# TASK GOAL:
Wherever the string "object" appears in the listing, copy that line.

# TASK MATERIAL:
--- BEGIN ---

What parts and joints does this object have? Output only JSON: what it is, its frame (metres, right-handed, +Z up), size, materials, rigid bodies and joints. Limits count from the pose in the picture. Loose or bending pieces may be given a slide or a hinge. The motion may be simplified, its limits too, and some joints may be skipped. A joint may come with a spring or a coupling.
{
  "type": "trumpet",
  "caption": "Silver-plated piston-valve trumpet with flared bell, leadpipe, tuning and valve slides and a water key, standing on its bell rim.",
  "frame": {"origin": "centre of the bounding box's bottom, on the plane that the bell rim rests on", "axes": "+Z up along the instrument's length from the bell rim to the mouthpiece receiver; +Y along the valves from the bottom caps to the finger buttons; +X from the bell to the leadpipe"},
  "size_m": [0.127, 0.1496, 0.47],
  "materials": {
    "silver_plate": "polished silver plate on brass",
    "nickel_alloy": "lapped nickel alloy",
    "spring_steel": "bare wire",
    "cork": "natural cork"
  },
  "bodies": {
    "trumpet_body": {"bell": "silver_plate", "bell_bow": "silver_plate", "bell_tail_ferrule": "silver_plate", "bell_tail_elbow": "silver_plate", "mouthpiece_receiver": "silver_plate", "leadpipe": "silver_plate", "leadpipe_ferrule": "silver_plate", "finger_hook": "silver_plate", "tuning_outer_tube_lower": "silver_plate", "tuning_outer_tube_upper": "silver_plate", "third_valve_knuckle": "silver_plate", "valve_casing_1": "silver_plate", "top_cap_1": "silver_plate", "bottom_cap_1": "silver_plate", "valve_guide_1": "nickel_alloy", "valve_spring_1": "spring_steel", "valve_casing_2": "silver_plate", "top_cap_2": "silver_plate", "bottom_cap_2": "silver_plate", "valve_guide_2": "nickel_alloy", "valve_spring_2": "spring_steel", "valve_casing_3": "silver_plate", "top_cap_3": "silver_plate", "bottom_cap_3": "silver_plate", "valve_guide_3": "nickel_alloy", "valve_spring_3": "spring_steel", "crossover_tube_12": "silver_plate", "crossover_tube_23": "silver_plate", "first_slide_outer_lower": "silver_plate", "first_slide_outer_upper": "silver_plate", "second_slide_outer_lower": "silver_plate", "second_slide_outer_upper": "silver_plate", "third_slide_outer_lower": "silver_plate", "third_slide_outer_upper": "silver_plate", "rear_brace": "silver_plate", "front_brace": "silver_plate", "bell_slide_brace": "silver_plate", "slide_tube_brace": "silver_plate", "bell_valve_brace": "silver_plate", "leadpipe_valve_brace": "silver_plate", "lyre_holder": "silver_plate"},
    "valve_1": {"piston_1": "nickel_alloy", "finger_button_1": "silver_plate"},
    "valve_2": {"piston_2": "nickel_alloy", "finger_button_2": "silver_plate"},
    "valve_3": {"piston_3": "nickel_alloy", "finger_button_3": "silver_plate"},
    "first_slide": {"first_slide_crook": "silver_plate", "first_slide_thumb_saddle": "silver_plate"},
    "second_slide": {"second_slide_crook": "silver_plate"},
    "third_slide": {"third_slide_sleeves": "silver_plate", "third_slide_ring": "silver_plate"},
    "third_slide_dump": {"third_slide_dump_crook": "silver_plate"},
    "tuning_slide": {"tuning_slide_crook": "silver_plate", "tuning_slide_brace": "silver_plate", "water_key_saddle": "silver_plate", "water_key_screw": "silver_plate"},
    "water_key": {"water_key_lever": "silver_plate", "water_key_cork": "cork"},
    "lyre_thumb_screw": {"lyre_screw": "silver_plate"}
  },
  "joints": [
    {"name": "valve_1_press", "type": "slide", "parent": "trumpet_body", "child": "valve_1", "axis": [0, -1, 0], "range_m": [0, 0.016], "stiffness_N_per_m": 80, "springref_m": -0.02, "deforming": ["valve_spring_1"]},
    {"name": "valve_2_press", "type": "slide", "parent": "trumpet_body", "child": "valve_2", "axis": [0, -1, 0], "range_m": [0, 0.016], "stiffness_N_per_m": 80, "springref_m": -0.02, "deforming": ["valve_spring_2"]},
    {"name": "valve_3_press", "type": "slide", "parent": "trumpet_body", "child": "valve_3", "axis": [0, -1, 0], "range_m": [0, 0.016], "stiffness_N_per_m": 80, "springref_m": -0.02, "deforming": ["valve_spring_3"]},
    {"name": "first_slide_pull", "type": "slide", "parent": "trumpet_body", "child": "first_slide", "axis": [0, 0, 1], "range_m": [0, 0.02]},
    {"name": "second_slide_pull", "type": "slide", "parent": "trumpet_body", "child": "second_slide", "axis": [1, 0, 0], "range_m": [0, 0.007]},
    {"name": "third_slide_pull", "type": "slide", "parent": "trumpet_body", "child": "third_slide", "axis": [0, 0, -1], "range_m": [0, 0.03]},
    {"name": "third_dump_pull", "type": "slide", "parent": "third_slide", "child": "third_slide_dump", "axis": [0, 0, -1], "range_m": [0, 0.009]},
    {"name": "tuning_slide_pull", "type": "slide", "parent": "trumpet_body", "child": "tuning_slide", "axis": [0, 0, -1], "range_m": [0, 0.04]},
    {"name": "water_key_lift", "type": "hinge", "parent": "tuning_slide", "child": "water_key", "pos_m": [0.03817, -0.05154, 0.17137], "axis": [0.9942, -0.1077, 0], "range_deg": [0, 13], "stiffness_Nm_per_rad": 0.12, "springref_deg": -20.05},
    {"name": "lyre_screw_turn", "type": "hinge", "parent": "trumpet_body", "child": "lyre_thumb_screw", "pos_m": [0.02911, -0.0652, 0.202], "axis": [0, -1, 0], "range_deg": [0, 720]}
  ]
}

--- END ---
--- BEGIN ---

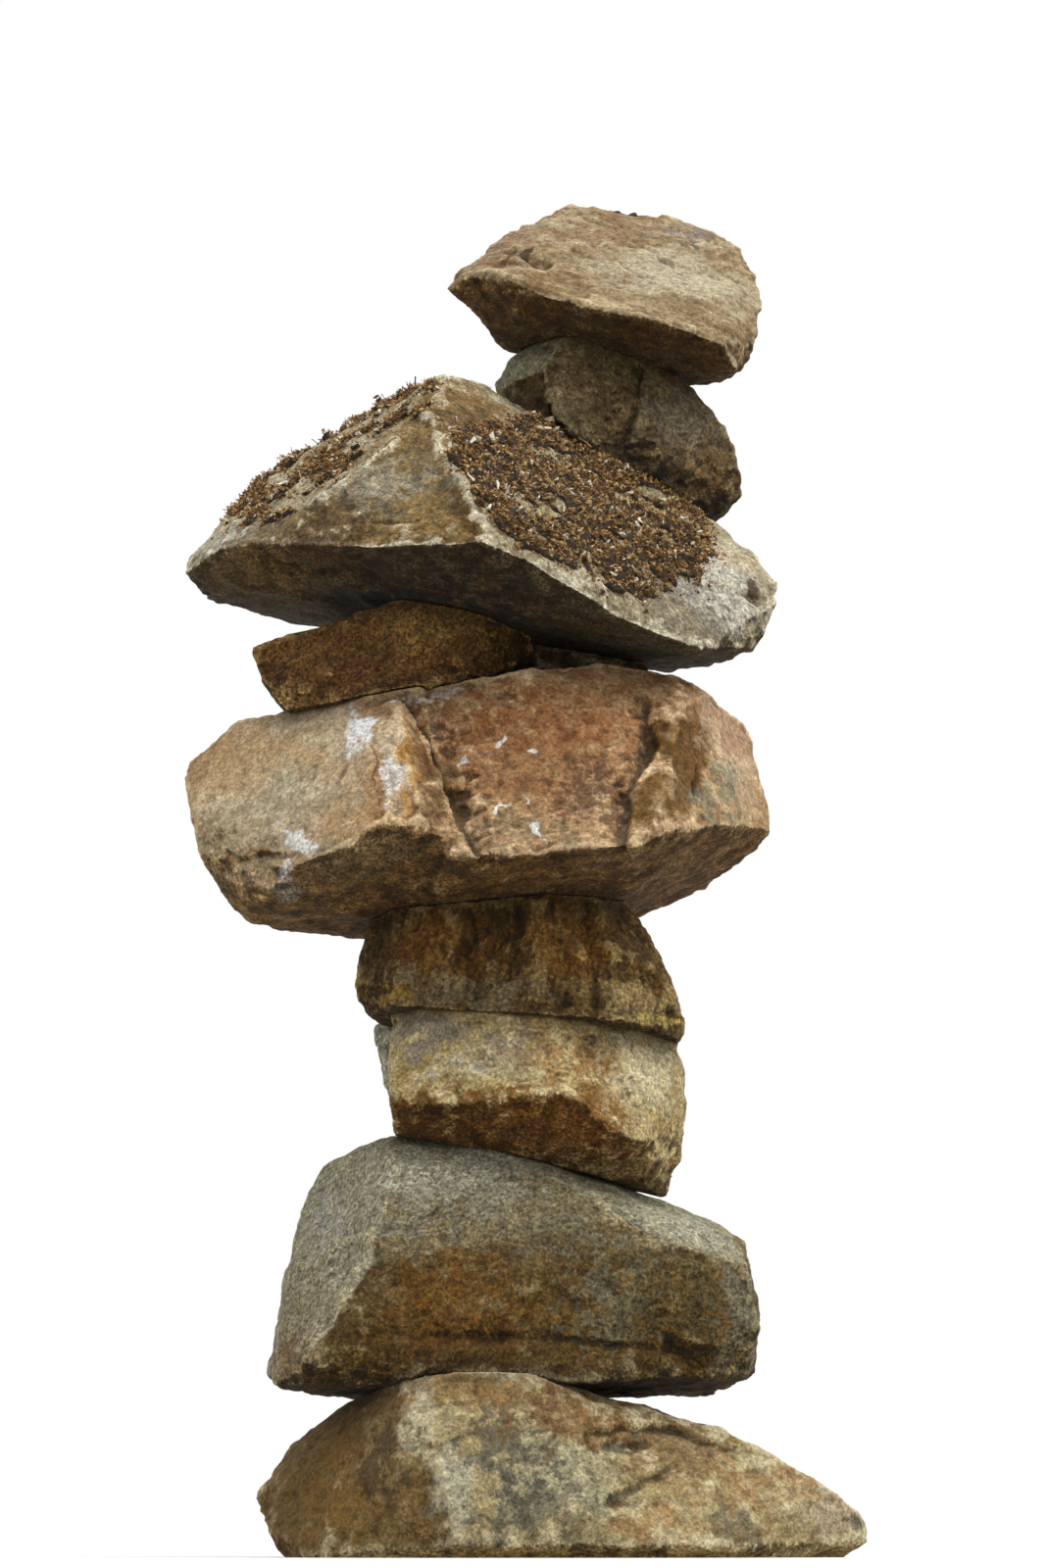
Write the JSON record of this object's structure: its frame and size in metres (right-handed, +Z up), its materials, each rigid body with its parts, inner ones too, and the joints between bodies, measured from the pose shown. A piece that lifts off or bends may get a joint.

--- END ---

# EXERCISE SOLUTION:
What parts and joints does this object have? Output only JSON: what it is, its frame (metres, right-handed, +Z up), size, materials, rigid bodies and joints. Limits count from the pose in the picture. Loose or bending pieces may be given a slide or a hinge. The motion may be simplified, its limits too, and some joints may be skipped. A joint may come with a spring or a coupling.
Write the JSON record of this object's structure: its frame and size in metres (right-handed, +Z up), its materials, each rigid body with its parts, inner ones too, and the joints between bodies, measured from the pose shown. A piece that lifts off or bends may get a joint.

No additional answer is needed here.